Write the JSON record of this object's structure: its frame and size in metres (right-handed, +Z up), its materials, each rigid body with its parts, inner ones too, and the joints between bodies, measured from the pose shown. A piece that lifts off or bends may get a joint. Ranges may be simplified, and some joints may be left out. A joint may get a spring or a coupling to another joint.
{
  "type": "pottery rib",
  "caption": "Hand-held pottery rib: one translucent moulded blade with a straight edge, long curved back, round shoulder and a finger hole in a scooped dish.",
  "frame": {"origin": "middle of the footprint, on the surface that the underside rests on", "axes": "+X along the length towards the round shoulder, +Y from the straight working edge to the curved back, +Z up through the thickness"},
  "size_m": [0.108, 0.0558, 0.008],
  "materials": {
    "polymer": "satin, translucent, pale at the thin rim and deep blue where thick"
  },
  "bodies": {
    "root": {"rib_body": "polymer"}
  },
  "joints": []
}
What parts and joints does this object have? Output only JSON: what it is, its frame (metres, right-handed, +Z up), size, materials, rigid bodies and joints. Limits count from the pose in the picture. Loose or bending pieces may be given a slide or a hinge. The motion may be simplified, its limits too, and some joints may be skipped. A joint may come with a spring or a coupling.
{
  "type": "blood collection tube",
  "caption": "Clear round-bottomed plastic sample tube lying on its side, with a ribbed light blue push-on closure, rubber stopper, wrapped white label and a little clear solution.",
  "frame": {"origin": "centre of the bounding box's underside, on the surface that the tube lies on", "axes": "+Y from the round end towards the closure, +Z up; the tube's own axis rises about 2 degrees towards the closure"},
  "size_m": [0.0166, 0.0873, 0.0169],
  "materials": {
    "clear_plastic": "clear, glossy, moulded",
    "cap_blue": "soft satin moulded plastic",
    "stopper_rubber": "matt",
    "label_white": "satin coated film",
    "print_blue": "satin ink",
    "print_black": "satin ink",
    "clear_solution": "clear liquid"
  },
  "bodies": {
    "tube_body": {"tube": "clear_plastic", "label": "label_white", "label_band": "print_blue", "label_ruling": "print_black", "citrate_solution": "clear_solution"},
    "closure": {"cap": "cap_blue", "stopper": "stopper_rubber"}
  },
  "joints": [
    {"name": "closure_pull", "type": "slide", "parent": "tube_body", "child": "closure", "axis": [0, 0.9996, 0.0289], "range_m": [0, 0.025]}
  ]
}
──────────────────────────────
* Objective *
Check each line above for the string "from" and show the ones that have it.

* Full output *
Write the JSON record of this object's structure: its frame and size in metres (right-handed, +Z up), its materials, each rigid body with its parts, inner ones too, and the joints between bodies, measured from the pose shown. A piece that lifts off or bends may get a joint. Ranges may be simplified, and some joints may be left out. A joint may get a spring or a coupling to another joint.
  "frame": {"origin": "middle of the footprint, on the surface that the underside rests on", "axes": "+X along the length towards the round shoulder, +Y from the straight working edge to the curved back, +Z up through the thickness"},
What parts and joints does this object have? Output only JSON: what it is, its frame (metres, right-handed, +Z up), size, materials, rigid bodies and joints. Limits count from the pose in the picture. Loose or bending pieces may be given a slide or a hinge. The motion may be simplified, its limits too, and some joints may be skipped. A joint may come with a spring or a coupling.
  "frame": {"origin": "centre of the bounding box's underside, on the surface that the tube lies on", "axes": "+Y from the round end towards the closure, +Z up; the tube's own axis rises about 2 degrees towards the closure"},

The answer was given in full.